Under the proposed law, the FDA would have to approve “life-saving” products for which is there an unmet medical need if those drugs or devices have already been endorsed in “trusted, developed countries,” including European Union member states, Canada, Israel, Australia, and Japan. The agency would have only 30 days to make a decision. And Congress could override an FDA rejection with a majority vote."
What do politicians know about safety and efficacy of medications? Nothing. And just because a drug has been approved for use overseas, doesn't mean it should automatically be approved here.
"If the bill becomes law, Americans will likely find themselves treated with medical products that were approved with varying, and quite possibly, lower standards elsewhere. In effect, his legislation stands to jeopardize — not improve — public health."
I agree with the principle here that the FDA moves slowly. But it is to our benefit that they do not rush to make decisions on drugs that could kill or cure you. We don't want decisions made fast. We want decisions made correctly, not politically or financially.
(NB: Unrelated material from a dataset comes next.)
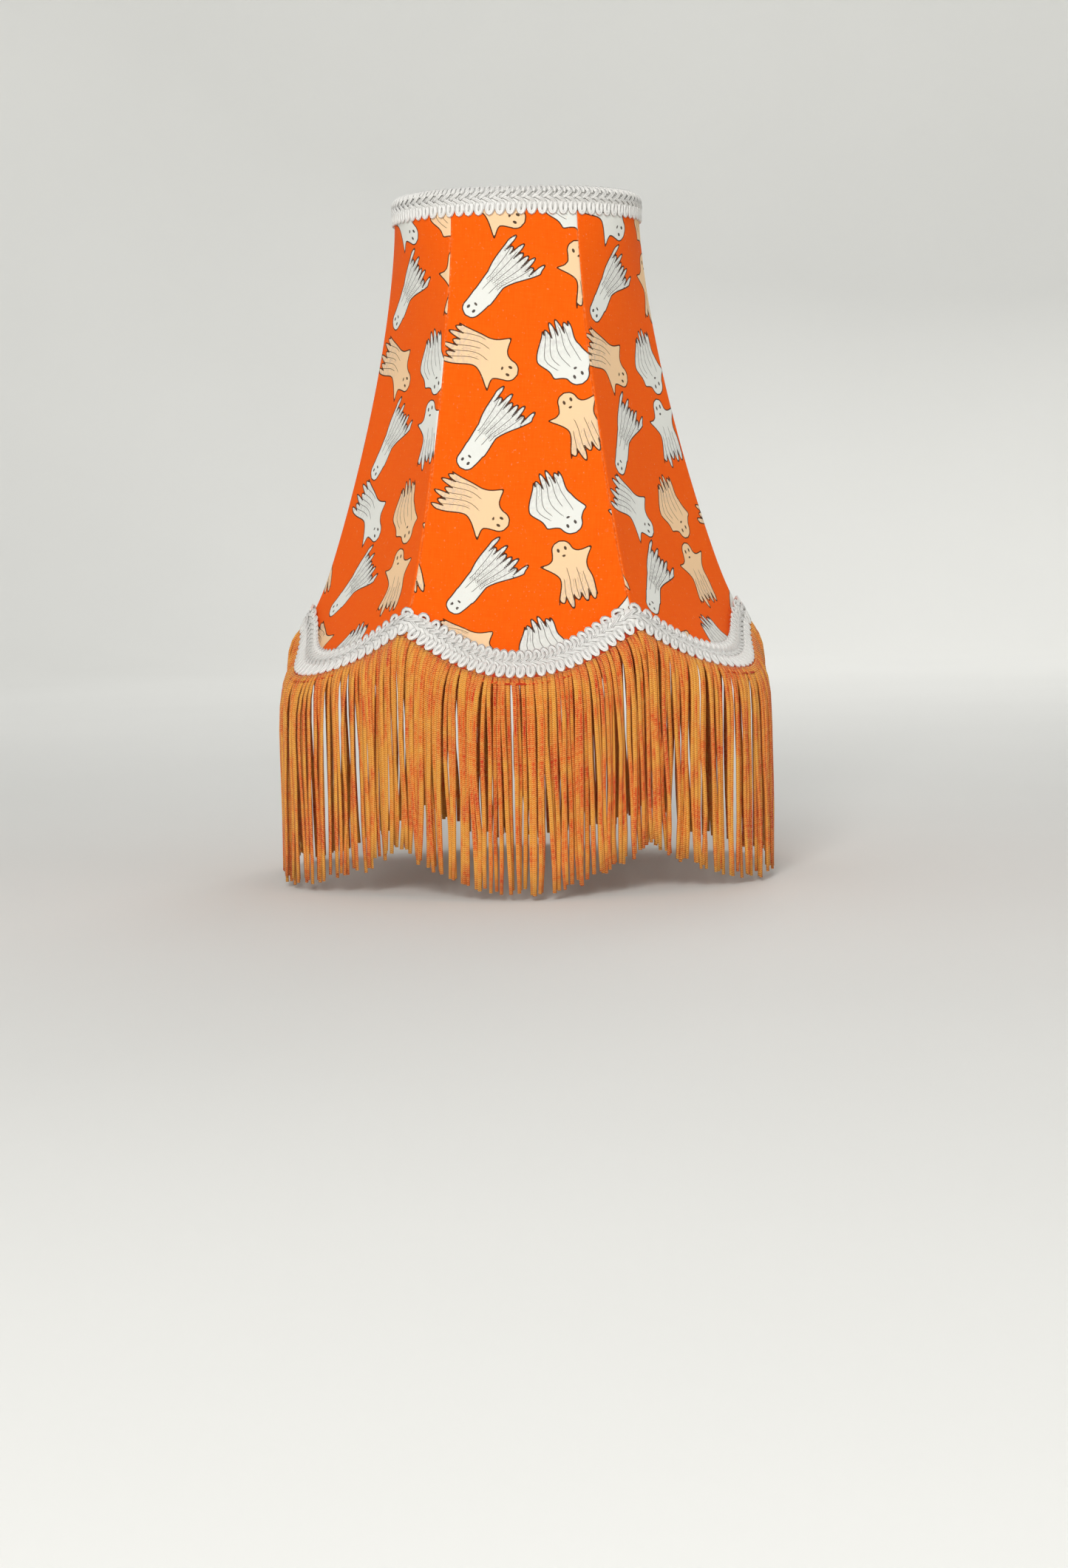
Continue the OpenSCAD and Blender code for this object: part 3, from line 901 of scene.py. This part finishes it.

"To be sure, the FDA review process is not perfect. What is? But the agency is still considered the gold standard by which other regulators are measured. Rubberstamping an approval that was made in, say, Japan or Romania may speed access, but may not always ensure a medicine is safe or effective. Americans may want to ask themselves if they want to rely on regulators in other countries."
If the FDA moves too slowly, perhaps they should read more funding so they can have more staff and make decisions faster.
"Another problem with the bill is that the FDA would likely be hard-pressed to make decisions in 30 days. Given its workload, the agency would need more money to meet such a goal. Right now, companies pay fees to help cover review costs. Would industry pay higher fees? Would Congress appropriate more funds to cover shortfalls? Is it realistic to think an FDA review can be comprehensive that quickly?"
Think about it this way. We would then be putting our faith in drug approvals systems which are completely beyond our control. Congress would simply being agreeing with a process of which they know nothing.
"Perhaps the most troubling provision in the legislation is the notion that Congress should be permitted to override any FDA decision not to approve a product. Such a move would politicize the review process, especially as more patients and their families clamor for new treatments.
“You can just imagine the first time that Congress overrides an FDA decision and there are bodies in the street because of it,” said Robert Pollock, a former senior FDA official, who is now a senior advisor at Lachman Consultants. “It simply doesn’t make sense. Congress is not trained to do that work.”"
Okay, I'm done complaining on this, for now.